Alvi, Moniza
ALVI, Moniza
Nationality: British. Born: Lahore, Pakistan, 2 February 1954. Education: University of York, 1973–76, B.A. in English (honors) 1976; Whitelands College, London, 1976–77, postgraduate certificate in education 1977; London University Institute of Education, 1982–85, M.A. in education 1985. Family: Married Robert Coe in 1995. Career: Teacher, Scott Lidgett School, London, 1978–80. Since 1980 teacher, and since 1989, head of English department, Aylwin School, London. Awards: The Poetry Business prize (cowinner with Peter Daniels), 1992. Address: c/o Oxford University Press, Walton St., Oxford OX2 6DP, England.
Publications
Poetry
Peacock Luggage, with Peter Daniels. London, Smith Doorstop Books, 1992.
The Country at My Shoulder. Oxford, Oxford University Press, 1993.
A Bowl of Warm Air. New York and Oxford, Oxford University Press, 1996.
*Critical Study: By Linda France, in Poetry Review, 84(1), spring 1994.
Moniza Alvi comments:
With The Country at My Shoulder I found myself recreating a past, as if to introduce the possibility of returning in my actual life to my birthplace, Pakistan, which I left when a few months old. Now having made the return visit, I am working on a group of poems centered in my impressions of family and country. The points where East and West converge are crucial. The poems that do not concern my Asian background are equally important to me. I am attracted to the strange seeming and to fantasy and find there some essence of experience. I have written about Pakistan partly because it was, in the first instance, a fantasy. It is difficult to say who has influenced me. Edward Thomas, Jacques Prèvert, and Stevie Smith are amongst those poets who have made a strong impression. When I started writing seriously, I was reading Angela Carter's work and V.G. Ballard's science fiction. I have probably been as much influenced by prose writers as by poets.
* * *Moniza Alvi writes in a beautifully controlled conversational style lit by flashes of fantasy. The titles of some of her poems—"I Was Raised in a Glove Compartment," "I Would Like to Be a Dot in a Painting by Miro," "The Great Pudding"—indicate this. In "A Map of India" she tells us that, when she looks at a map,
If I stare at the country long enough
I can prise it off the paper,
lift it like a flap of skin.
Alvi's idiosyncratic vision can be seen as a way of coming to terms with worlds not only distant geographically but also disparate in cultures and ethos.
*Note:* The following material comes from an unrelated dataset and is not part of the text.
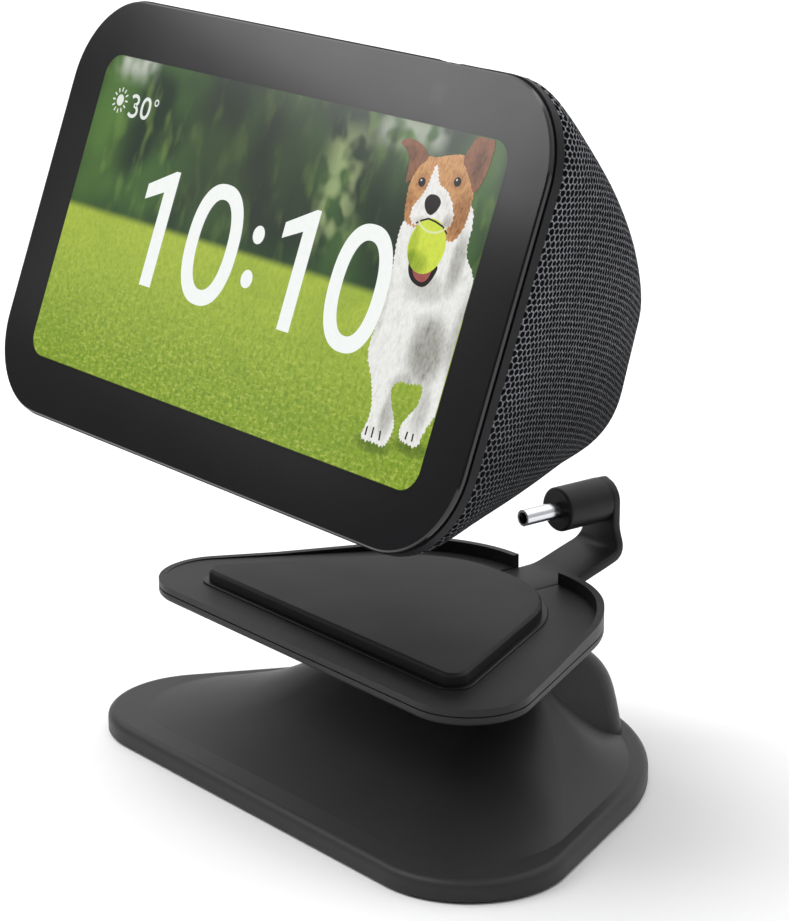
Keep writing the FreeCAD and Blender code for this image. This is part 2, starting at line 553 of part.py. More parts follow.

Her poetry is an exploration toward the reconciliation of these worlds and the discovery of her place in them. Her worlds are also those of inner landscapes, as in the poem "Houdini":
It is not clear how he entered me
or why he always has to escape.
More importantly, they are worlds to which the only joint key is the imagination, as in "Afternoon at the Cinema":
The film—you've seen it before—
it was a mystery then, and now you've missed
the sheet with the interpretations on it.
For years Pakistan, where Alvi was born, was an imaginary world to her, for she left it for England when she was only a few months old. It was not until much later that she returned to Pakistan to visit and meet relatives there. Before that time the exploration of the world of her cultural origins had to be via the images in her mind. It is no wonder that she writes,
There's a country at my shoulder,
growing larger—soon it will burst,
rivers will spill out, run down my chest.
These are the first lines of the title poem of her collection The Country at My Shoulder, and they set the theme for much of the book.
The poem "Presents from My Aunt in Pakistan" touches on the feeding of the vision of Alvi's imagined world and the sense of contrast and ironies the presents conveyed. While the aunt sent gifts of exotic garments—a salwar kameez in peacock blue, embossed slippers, saris, and candy-striped glass bangles, "alien in the sitting room"—these were accompanied by requests for cardigans from Marks and Spencers. These were the clues to the Pakistan that Alvi had to embrace via her imagination and language in "The Country at My Shoulder":
I water the country with English rain,
cover it with English words.
Soon it will burst, or fall like a meteor.
Alvi is aware of the complexity of her intentions, as expressed in these lines from "Hindi Urdu Bol Chaal":
I introduce myself to two languages,
but there are so many—of costume,
of conduct and courtesy.
Her intentions are to discover where her twin cultures converge. It is an exploration that is clearly related to the discovery of her own identity vis-à-vis the two cultures. In "You Are Turning Me into a Novel" she says,
In the great silent hour
you are giving me a title
fashioning me, coaxing me.
It is Alvi's ability to explore and come to terms with her world imaginatively that is the special quality of the poetry. The clarity of her direct and transparently honest approach is what illuminates it.